Madencilik ihmale gelmez

Ülkemizin madencilik sektöründeki yeri uzun yıllar arka plana itilmiştir. Bu minvaldeki potansiyelimizi gerçekleştirebilmemiz için kamu farkındalığı ve desteği çok önemli. Biraz da konunun gündeme gelmesi maalesef bir kaza ya da çoğunlukla AB destekli medya araçları vesilesi ile olduğundan bu eksiklik olduğu yerde duruyor.

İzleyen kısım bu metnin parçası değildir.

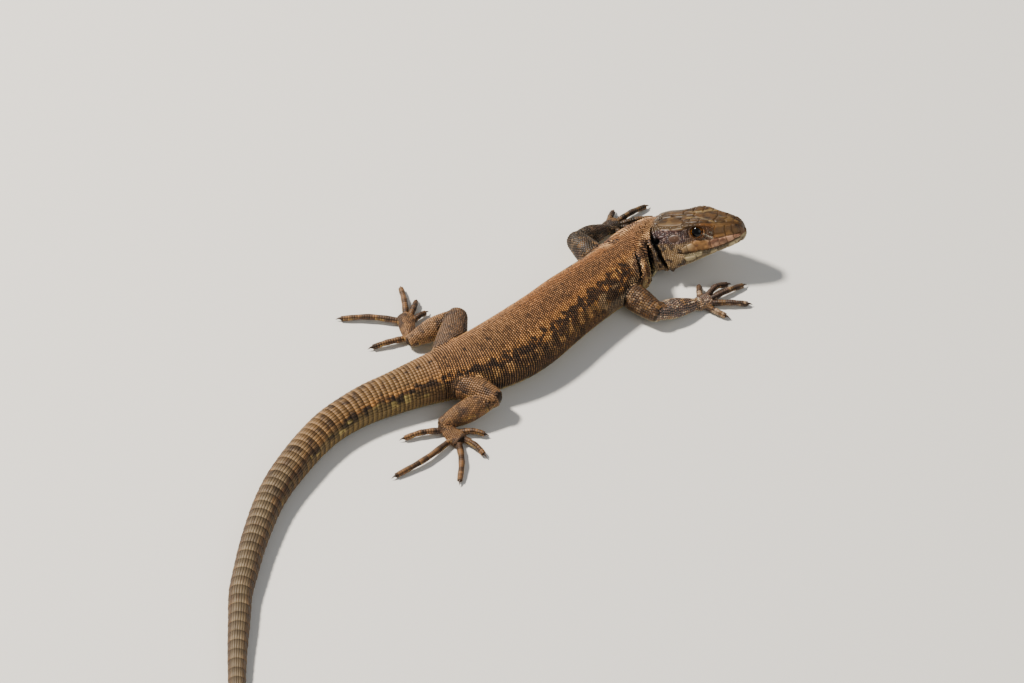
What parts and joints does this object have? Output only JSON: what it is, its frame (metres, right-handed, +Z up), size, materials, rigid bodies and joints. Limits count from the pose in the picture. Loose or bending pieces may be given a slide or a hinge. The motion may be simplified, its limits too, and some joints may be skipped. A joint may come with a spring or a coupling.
{
  "type": "wall lizard model",
  "caption": "Life-size still model of a small slender lizard with a long curved tail, resting on its belly with its head turned and raised.",
  "frame": {"origin": "centre of the model's box, on the surface it lies on", "axes": "+X forward along the trunk, +Y to the animal's left, +Z up"},
  "size_m": [0.1444, 0.0876, 0.0113],
  "materials": {
    "head_skin": "olive-brown horny shields, slightly glossy",
    "body_skin": "reddish-brown granular scales with a dark mottled band along each flank",
    "tail_skin": "brown keeled scales in rings",
    "limb_skin": "grey-brown fine scales",
    "eye": "clear wet gloss over a black pupil and an orange ring"
  },
  "bodies": {
    "root": {"head": "head_skin", "lower_jaw": "head_skin", "eye_left": "eye", "eye_right": "eye", "neck": "body_skin", "trunk": "body_skin", "tail_1": "tail_skin", "tail_2": "tail_skin", "tail_3": "tail_skin", "tail_4": "tail_skin", "fore_right_upper": "limb_skin", "fore_right_lower": "limb_skin", "fore_right_foot": "limb_skin", "fore_left_upper": "limb_skin", "fore_left_lower": "limb_skin", "fore_left_foot": "limb_skin", "hind_right_upper": "limb_skin", "hind_right_lower": "limb_skin", "hind_right_foot": "limb_skin", "hind_left_upper": "limb_skin", "hind_left_lower": "limb_skin", "hind_left_foot": "limb_skin"}
  },
  "joints": []
}
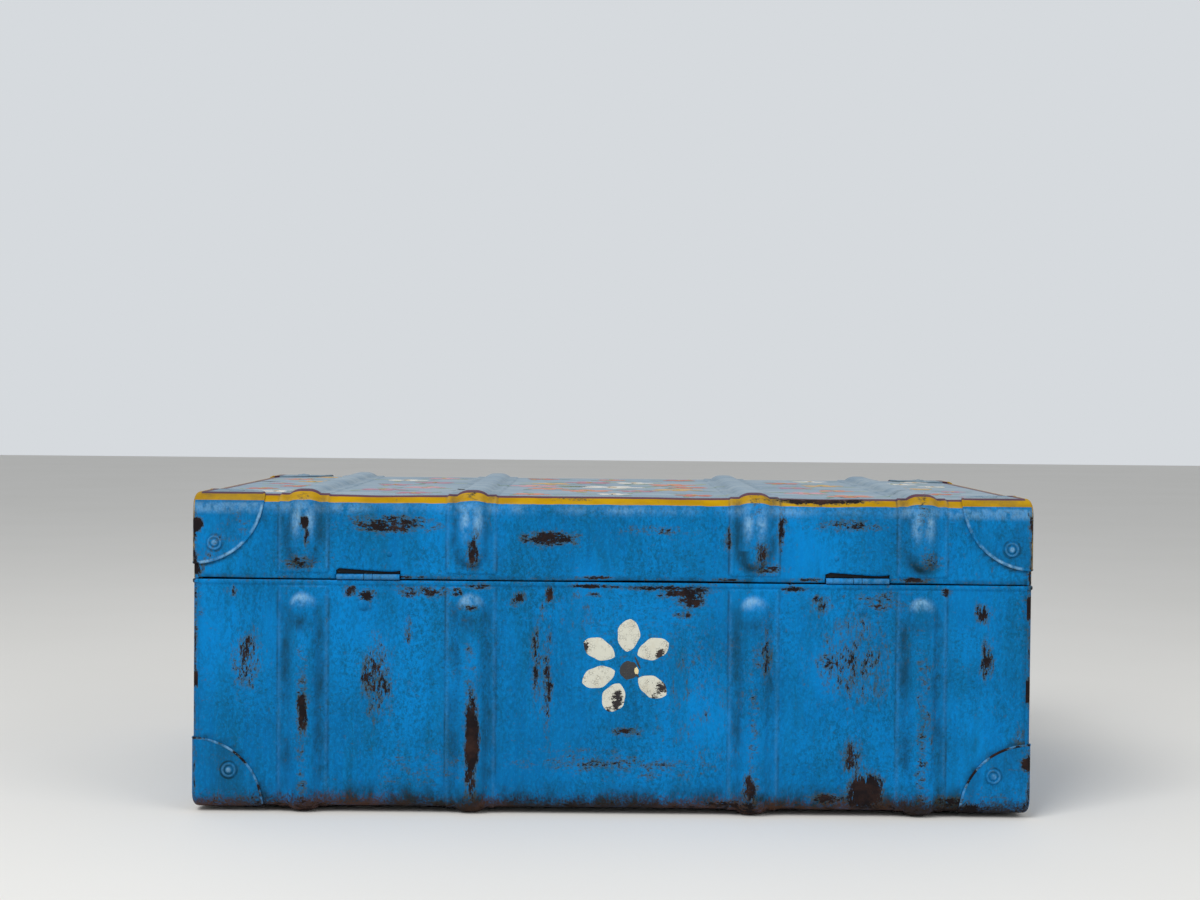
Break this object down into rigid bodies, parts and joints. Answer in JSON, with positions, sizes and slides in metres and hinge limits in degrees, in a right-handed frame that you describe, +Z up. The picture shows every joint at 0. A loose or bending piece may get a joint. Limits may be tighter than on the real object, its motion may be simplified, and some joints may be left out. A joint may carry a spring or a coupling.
{
  "type": "tin trunk",
  "caption": "Small flat tin trunk with a hinged lid, pressed ribs round body and lid, riveted corner caps, toggle latches and drop handles on the ends.",
  "frame": {"origin": "on the floor below the middle of the trunk's footprint", "axes": "+X along the trunk to the right end as seen from the hinge side, +Y from the hinge side to the latch side, +Z up"},
  "size_m": [0.6222, 0.379, 0.233],
  "materials": {
    "body_enamel": "worn blue gloss enamel over dark brown primer",
    "lid_enamel": "worn blue gloss enamel with a yellow line and a painted top",
    "cap_enamel": "worn blue gloss enamel on pressed sheet",
    "hinge_steel": "steel with rubbed blue paint",
    "latch_steel": "dull zinc-plated steel",
    "handle_steel": "dark lacquered steel wire"
  },
  "bodies": {
    "trunk": {"body_wrap": "body_enamel", "body_end_left": "body_enamel", "body_end_right": "body_enamel", "rim_band": "body_enamel", "body_cap_hinge_left": "cap_enamel", "body_cap_hinge_right": "cap_enamel", "body_cap_latch_left": "cap_enamel", "body_cap_latch_right": "cap_enamel", "body_cap_rivets": "cap_enamel", "hinge_left_body_leaf": "hinge_steel", "hinge_left_pin": "hinge_steel", "hinge_right_body_leaf": "hinge_steel", "hinge_right_pin": "hinge_steel", "hinge_body_rivets": "hinge_steel", "latch_left_base": "latch_steel", "latch_left_pin": "latch_steel", "latch_right_base": "latch_steel", "latch_right_pin": "latch_steel", "latch_base_rivets": "latch_steel", "handle_left_plate": "handle_steel", "handle_right_plate": "handle_steel", "handle_rivets": "handle_steel"},
    "lid": {"lid_wrap": "lid_enamel", "lid_end_left": "lid_enamel", "lid_end_right": "lid_enamel", "lid_cap_hinge_left": "cap_enamel", "lid_cap_hinge_right": "cap_enamel", "lid_cap_latch_left": "cap_enamel", "lid_cap_latch_right": "cap_enamel", "lid_cap_rivets": "cap_enamel", "hinge_left_lid_leaf": "hinge_steel", "hinge_right_lid_leaf": "hinge_steel", "hinge_lid_rivets": "hinge_steel", "latch_left_catch": "latch_steel", "latch_right_catch": "latch_steel", "latch_catch_rivets": "latch_steel"},
    "left_latch_lever": {"latch_left_lever": "latch_steel"},
    "left_latch_loop": {"latch_left_loop": "latch_steel"},
    "left_handle": {"handle_left_bail": "handle_steel"},
    "right_latch_lever": {"latch_right_lever": "latch_steel"},
    "right_latch_loop": {"latch_right_loop": "latch_steel"},
    "right_handle": {"handle_right_bail": "handle_steel"}
  },
  "joints": [
    {"name": "lid_hinge", "type": "hinge", "parent": "trunk", "child": "lid", "pos_m": [0, -0.1831, 0.1704], "axis": [1, 0, 0], "range_deg": [0, 150]},
    {"name": "left_latch_lever_pivot", "type": "hinge", "parent": "trunk", "child": "left_latch_lever", "pos_m": [-0.175, 0.188, 0.148], "axis": [1, 0, 0], "range_deg": [0, 100]},
    {"name": "left_latch_loop_pivot", "type": "hinge", "parent": "left_latch_lever", "child": "left_latch_loop", "pos_m": [-0.175, 0.1895, 0.139], "axis": [1, 0, 0], "range_deg": [0, 85]},
    {"name": "left_handle_pivot", "type": "hinge", "parent": "trunk", "child": "left_handle", "pos_m": [-0.306, 0, 0.114], "axis": [0, 1, 0], "range_deg": [0, 110]},
    {"name": "right_latch_lever_pivot", "type": "hinge", "parent": "trunk", "child": "right_latch_lever", "pos_m": [0.175, 0.188, 0.148], "axis": [1, 0, 0], "range_deg": [0, 100]},
    {"name": "right_latch_loop_pivot", "type": "hinge", "parent": "right_latch_lever", "child": "right_latch_loop", "pos_m": [0.175, 0.1895, 0.139], "axis": [1, 0, 0], "range_deg": [0, 85]},
    {"name": "right_handle_pivot", "type": "hinge", "parent": "trunk", "child": "right_handle", "pos_m": [0.306, 0, 0.114], "axis": [0, -1, 0], "range_deg": [0, 110]}
  ]
}
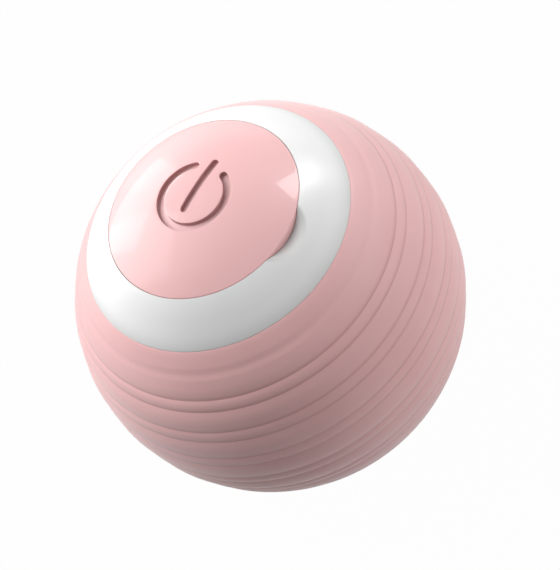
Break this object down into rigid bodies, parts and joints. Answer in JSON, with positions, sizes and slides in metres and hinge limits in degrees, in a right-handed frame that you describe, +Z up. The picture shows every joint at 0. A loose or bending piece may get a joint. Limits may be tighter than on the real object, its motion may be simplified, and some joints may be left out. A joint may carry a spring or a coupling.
{
  "type": "self rolling cat ball",
  "caption": "Motorised cat toy ball with a ribbed rubber sleeve, two pole discs, a lift-off power cap over a charging socket, and a geared weight inside.",
  "frame": {"origin": "the middle of the small flat on the lower disc, on the surface that the ball stands on", "axes": "+Z up along the roll axis, out through the disc with the power sign. +Y is the top of the power sign, and +X is the side of the fingernail scoop"},
  "size_m": [0.0428, 0.0428, 0.0429],
  "materials": {
    "pink_sleeve": "satin",
    "pink_disc": "satin",
    "white_shell": "satin",
    "grey_frame": "matte",
    "gear_nylon": "satin",
    "black_plastic": "matte",
    "board_green": "satin",
    "bright_steel": "satin",
    "brass": "satin",
    "cell_foil": "satin"
  },
  "bodies": {
    "shell": {"tread_sleeve": "pink_sleeve", "upper_shell": "white_shell", "lower_shell": "white_shell", "lower_disc": "pink_disc", "upper_bush": "gear_nylon", "sun_gear": "gear_nylon", "lower_axle": "bright_steel"},
    "carriage": {"port_housing": "white_shell", "circuit_board": "board_green", "usb_socket": "bright_steel", "usb_tongue": "black_plastic", "switch_case": "black_plastic", "control_chip": "black_plastic", "charge_led": "white_shell", "carriage_frame": "grey_frame", "frame_screw_1": "bright_steel", "frame_screw_2": "bright_steel", "frame_screw_3": "bright_steel", "motor_can": "bright_steel", "motor_cap": "black_plastic", "motor_tab_1": "brass", "motor_tab_2": "brass", "battery_cell": "cell_foil", "cell_tab_1": "brass", "cell_tab_2": "brass", "steel_weight": "bright_steel", "weight_screw": "bright_steel", "lower_bush": "brass", "gear_pin": "bright_steel"},
    "compound": {"compound_gear": "gear_nylon"},
    "pinion": {"motor_shaft": "bright_steel", "motor_pinion": "brass"},
    "cap": {"cap_plug": "white_shell", "cap_spring": "bright_steel"},
    "power": {"power_disc": "pink_disc"},
    "switch": {"switch_button": "grey_frame"}
  },
  "joints": [
    {"name": "carriage_spin", "type": "hinge", "parent": "shell", "child": "carriage", "pos_m": [0, 0, 0.02123], "axis": [0, 0, 1], "continuous": true},
    {"name": "compound_spin", "type": "hinge", "parent": "carriage", "child": "compound", "pos_m": [0.0072, 0, 0.01082], "axis": [0, 0, 1], "continuous": true},
    {"name": "pinion_spin", "type": "hinge", "parent": "carriage", "child": "pinion", "pos_m": [0.00342, 0.00565, 0.01082], "axis": [0, 0, 1], "continuous": true},
    {"name": "cap_lift", "type": "slide", "parent": "shell", "child": "cap", "axis": [0, 0, 1], "range_m": [0, 0.01]},
    {"name": "power_press", "type": "slide", "parent": "cap", "child": "power", "axis": [0, 0, 1], "range_m": [-0.0004, 0], "stiffness_N_per_m": 400, "springref_m": 0.0003},
    {"name": "switch_press", "type": "slide", "parent": "carriage", "child": "switch", "axis": [0, 0, 1], "range_m": [-0.0004, 0], "stiffness_N_per_m": 100, "springref_m": 0.0002}
  ],
  "couplings": [
    {"joint": "compound_spin", "follows": "carriage_spin", "ratio": 2},
    {"joint": "pinion_spin", "follows": "carriage_spin", "ratio": -4.8},
    {"joint": "switch_press", "follows": "power_press", "ratio": 1}
  ]
}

Kömür madenlerine geri dönen ve nükleer enerjiden vazgeçmeyen Batılı devletlerin desteğini alan medya ve sivil toplum organlarının dezenformasyonları ne yazık ki kafaları bulandırıyor. Madencilik alanında sahip olduğumuz zenginlikler devletin sektöre öncülük etmesi sayesinde ekonomiye kazandırılıyor. Bu kapsamda ilk 1935 yılında MTA Enstitüsü ve Eti Bank, 1940'da Ereğli Kömür İşletmesi kurulmuş. 1954'te Türkiye Petrolleri Anonim Ortaklığı, 1957'de Türkiye Kömür İşletmeleri Kurumu ülkeye kazandırılmış. Ancak 2000'li yılların hemen başındaki veriler üzerinden Türkiye'de madencilik sektörünün ülke ekonomisindeki yerine bakıldığında 2002 yılında madenciliğin GSYH açısından karşılığının 0.82 olduğunu görüyoruz. 2020 yılına gelindiğindeyse bu rakam 1.17'ye çıkıyor. Her sene giderek artan ve ülke ekonomisine olumlu katkıları sektörün ihracattaki payına baktığımızda ise 2002 yılında sadece 1.69 olduğunu, bu tarihten sonra ise Başkan Erdoğan'ın öncülüğünde verilerin her yıl sistematik olarak büyüyerek 2020'de 2.53'e ulaştığı görüyoruz. Yani 2002 ile 2020 yılları arasındaki büyüme oranı 6.69 kattır. Madencilik sektöründe ihracatın ithalatı karşılama oranı 2002 yılında 56.98 iken 2020 yılına kadar izlenen başarılı politikalarla bu oran 86.24'e yükselmiştir. Ülkemizde en önemli maden kollarından birisi olan altın üretiminde de karşımıza çıkan rakamlar 2001 yılında 1 ton iken, 2020 yılında 42 ton olmuştur. Yani Türkiye son 21 yılda 421 ton altın üretmeyi başarmıştır. Bu kayda değer bir kazanımdır.